▶ [What is asked]
Repeat the entire listing exactly.

--

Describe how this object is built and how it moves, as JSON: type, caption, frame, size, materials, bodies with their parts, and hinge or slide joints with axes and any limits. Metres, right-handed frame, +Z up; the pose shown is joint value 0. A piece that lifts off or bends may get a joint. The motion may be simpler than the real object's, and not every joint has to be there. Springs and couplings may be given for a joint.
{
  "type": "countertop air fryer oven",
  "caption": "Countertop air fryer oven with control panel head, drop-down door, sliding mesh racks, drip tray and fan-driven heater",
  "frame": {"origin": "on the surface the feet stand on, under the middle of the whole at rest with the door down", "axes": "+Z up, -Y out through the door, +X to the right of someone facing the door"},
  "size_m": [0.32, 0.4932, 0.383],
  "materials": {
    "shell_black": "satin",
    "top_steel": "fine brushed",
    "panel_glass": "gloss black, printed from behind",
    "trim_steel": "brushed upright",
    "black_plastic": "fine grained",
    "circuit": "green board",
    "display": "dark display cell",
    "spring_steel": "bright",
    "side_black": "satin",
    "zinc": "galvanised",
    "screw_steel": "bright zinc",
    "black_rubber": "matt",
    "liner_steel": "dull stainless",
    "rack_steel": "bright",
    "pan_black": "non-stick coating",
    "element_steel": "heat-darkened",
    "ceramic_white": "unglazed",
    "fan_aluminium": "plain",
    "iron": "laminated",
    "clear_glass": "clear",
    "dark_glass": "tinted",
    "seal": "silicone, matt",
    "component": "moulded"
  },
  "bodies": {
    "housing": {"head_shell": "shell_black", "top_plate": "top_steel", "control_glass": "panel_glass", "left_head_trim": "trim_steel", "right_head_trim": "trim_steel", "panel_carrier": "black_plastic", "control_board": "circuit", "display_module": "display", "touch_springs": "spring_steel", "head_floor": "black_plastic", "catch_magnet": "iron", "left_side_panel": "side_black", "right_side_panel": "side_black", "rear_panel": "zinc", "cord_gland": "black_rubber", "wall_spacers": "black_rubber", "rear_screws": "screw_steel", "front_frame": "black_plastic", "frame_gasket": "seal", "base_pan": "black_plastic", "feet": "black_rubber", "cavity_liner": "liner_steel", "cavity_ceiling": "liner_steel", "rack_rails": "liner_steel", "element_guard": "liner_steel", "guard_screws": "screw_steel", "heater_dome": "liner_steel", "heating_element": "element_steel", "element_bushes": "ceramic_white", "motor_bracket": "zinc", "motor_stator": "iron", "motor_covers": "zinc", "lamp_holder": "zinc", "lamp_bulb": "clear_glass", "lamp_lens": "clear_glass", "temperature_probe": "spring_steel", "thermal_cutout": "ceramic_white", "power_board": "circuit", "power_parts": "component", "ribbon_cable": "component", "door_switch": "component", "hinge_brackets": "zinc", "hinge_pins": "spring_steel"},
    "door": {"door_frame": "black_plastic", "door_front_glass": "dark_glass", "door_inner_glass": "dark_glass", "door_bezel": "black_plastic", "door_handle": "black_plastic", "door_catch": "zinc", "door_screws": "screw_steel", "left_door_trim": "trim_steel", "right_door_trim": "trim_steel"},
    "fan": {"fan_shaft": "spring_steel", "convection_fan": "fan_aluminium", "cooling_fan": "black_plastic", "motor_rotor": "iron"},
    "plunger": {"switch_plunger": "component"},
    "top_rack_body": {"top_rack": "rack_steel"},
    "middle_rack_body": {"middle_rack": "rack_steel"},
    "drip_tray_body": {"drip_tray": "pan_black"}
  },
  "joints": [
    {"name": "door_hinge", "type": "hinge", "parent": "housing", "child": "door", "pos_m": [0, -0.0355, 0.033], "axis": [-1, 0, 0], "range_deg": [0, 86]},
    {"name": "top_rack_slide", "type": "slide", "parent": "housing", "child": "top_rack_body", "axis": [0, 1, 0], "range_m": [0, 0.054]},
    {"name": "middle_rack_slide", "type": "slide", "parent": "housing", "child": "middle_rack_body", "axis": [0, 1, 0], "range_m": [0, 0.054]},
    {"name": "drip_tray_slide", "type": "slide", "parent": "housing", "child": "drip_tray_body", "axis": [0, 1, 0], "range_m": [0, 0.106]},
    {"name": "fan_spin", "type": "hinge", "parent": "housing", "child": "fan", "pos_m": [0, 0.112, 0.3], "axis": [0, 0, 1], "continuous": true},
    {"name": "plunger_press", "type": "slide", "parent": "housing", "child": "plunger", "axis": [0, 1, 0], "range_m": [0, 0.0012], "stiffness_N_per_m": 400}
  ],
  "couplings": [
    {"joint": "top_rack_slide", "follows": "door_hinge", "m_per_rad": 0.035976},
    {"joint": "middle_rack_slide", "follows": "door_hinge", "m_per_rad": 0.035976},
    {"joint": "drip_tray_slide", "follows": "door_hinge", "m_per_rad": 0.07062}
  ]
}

--

▶ [Response to this task]
Describe how this object is built and how it moves, as JSON: type, caption, frame, size, materials, bodies with their parts, and hinge or slide joints with axes and any limits. Metres, right-handed frame, +Z up; the pose shown is joint value 0. A piece that lifts off or bends may get a joint. The motion may be simpler than the real object's, and not every joint has to be there. Springs and couplings may be given for a joint.
{
  "type": "countertop air fryer oven",
  "caption": "Countertop air fryer oven with control panel head, drop-down door, sliding mesh racks, drip tray and fan-driven heater",
  "frame": {"origin": "on the surface the feet stand on, under the middle of the whole at rest with the door down", "axes": "+Z up, -Y out through the door, +X to the right of someone facing the door"},
  "size_m": [0.32, 0.4932, 0.383],
  "materials": {
    "shell_black": "satin",
    "top_steel": "fine brushed",
    "panel_glass": "gloss black, printed from behind",
    "trim_steel": "brushed upright",
    "black_plastic": "fine grained",
    "circuit": "green board",
    "display": "dark display cell",
    "spring_steel": "bright",
    "side_black": "satin",
    "zinc": "galvanised",
    "screw_steel": "bright zinc",
    "black_rubber": "matt",
    "liner_steel": "dull stainless",
    "rack_steel": "bright",
    "pan_black": "non-stick coating",
    "element_steel": "heat-darkened",
    "ceramic_white": "unglazed",
    "fan_aluminium": "plain",
    "iron": "laminated",
    "clear_glass": "clear",
    "dark_glass": "tinted",
    "seal": "silicone, matt",
    "component": "moulded"
  },
  "bodies": {
    "housing": {"head_shell": "shell_black", "top_plate": "top_steel", "control_glass": "panel_glass", "left_head_trim": "trim_steel", "right_head_trim": "trim_steel", "panel_carrier": "black_plastic", "control_board": "circuit", "display_module": "display", "touch_springs": "spring_steel", "head_floor": "black_plastic", "catch_magnet": "iron", "left_side_panel": "side_black", "right_side_panel": "side_black", "rear_panel": "zinc", "cord_gland": "black_rubber", "wall_spacers": "black_rubber", "rear_screws": "screw_steel", "front_frame": "black_plastic", "frame_gasket": "seal", "base_pan": "black_plastic", "feet": "black_rubber", "cavity_liner": "liner_steel", "cavity_ceiling": "liner_steel", "rack_rails": "liner_steel", "element_guard": "liner_steel", "guard_screws": "screw_steel", "heater_dome": "liner_steel", "heating_element": "element_steel", "element_bushes": "ceramic_white", "motor_bracket": "zinc", "motor_stator": "iron", "motor_covers": "zinc", "lamp_holder": "zinc", "lamp_bulb": "clear_glass", "lamp_lens": "clear_glass", "temperature_probe": "spring_steel", "thermal_cutout": "ceramic_white", "power_board": "circuit", "power_parts": "component", "ribbon_cable": "component", "door_switch": "component", "hinge_brackets": "zinc", "hinge_pins": "spring_steel"},
    "door": {"door_frame": "black_plastic", "door_front_glass": "dark_glass", "door_inner_glass": "dark_glass", "door_bezel": "black_plastic", "door_handle": "black_plastic", "door_catch": "zinc", "door_screws": "screw_steel", "left_door_trim": "trim_steel", "right_door_trim": "trim_steel"},
    "fan": {"fan_shaft": "spring_steel", "convection_fan": "fan_aluminium", "cooling_fan": "black_plastic", "motor_rotor": "iron"},
    "plunger": {"switch_plunger": "component"},
    "top_rack_body": {"top_rack": "rack_steel"},
    "middle_rack_body": {"middle_rack": "rack_steel"},
    "drip_tray_body": {"drip_tray": "pan_black"}
  },
  "joints": [
    {"name": "door_hinge", "type": "hinge", "parent": "housing", "child": "door", "pos_m": [0, -0.0355, 0.033], "axis": [-1, 0, 0], "range_deg": [0, 86]},
    {"name": "top_rack_slide", "type": "slide", "parent": "housing", "child": "top_rack_body", "axis": [0, 1, 0], "range_m": [0, 0.054]},
    {"name": "middle_rack_slide", "type": "slide", "parent": "housing", "child": "middle_rack_body", "axis": [0, 1, 0], "range_m": [0, 0.054]},
    {"name": "drip_tray_slide", "type": "slide", "parent": "housing", "child": "drip_tray_body", "axis": [0, 1, 0], "range_m": [0, 0.106]},
    {"name": "fan_spin", "type": "hinge", "parent": "housing", "child": "fan", "pos_m": [0, 0.112, 0.3], "axis": [0, 0, 1], "continuous": true},
    {"name": "plunger_press", "type": "slide", "parent": "housing", "child": "plunger", "axis": [0, 1, 0], "range_m": [0, 0.0012], "stiffness_N_per_m": 400}
  ],
  "couplings": [
    {"joint": "top_rack_slide", "follows": "door_hinge", "m_per_rad": 0.035976},
    {"joint": "middle_rack_slide", "follows": "door_hinge", "m_per_rad": 0.035976},
    {"joint": "drip_tray_slide", "follows": "door_hinge", "m_per_rad": 0.07062}
  ]
}